In the general case, when an even number of the values being multiplied are negative, the result is positive and it acts like the above. When an odd number of the values is negative (one or three of the subject, relation, and object is negative), the product is negative and this position can act like exceptions.

This method – and related methods – is clustering entities in various ways to provide the best predictions. What is learned is not general knowledge that can be applied to other populations. If the goal is to model a single population, for example in a social network, that might be adequate. However, if the aim is to learn knowledge that can be applied to new populations, this method does not work.
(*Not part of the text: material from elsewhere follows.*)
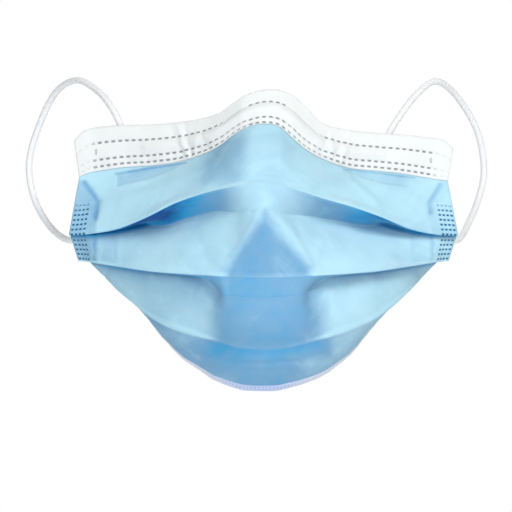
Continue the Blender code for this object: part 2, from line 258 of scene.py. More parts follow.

Decomposing a relation into matrices does not work well for relations with multiple arguments. If the relation is converted to triples using reification, the introduced entity has very few instances – the number of arguments to the relation – which makes learning challenging. If the polyadic deposition is used directly, the problem of independent positions – which motivated the inverses above – occurs for every pair of positions. Modeling the interaction between every pair of argument predictions leads to overfitting.

Embedding-based models that decompose a relation do not work for predicting properties with a fixed range, such as the age of users, because they rely on a lower-dimensional representation and there isn’t one for properties. The vector for a user can be used to memorize the age in one or more of the embedding positions, which means it does not generalize.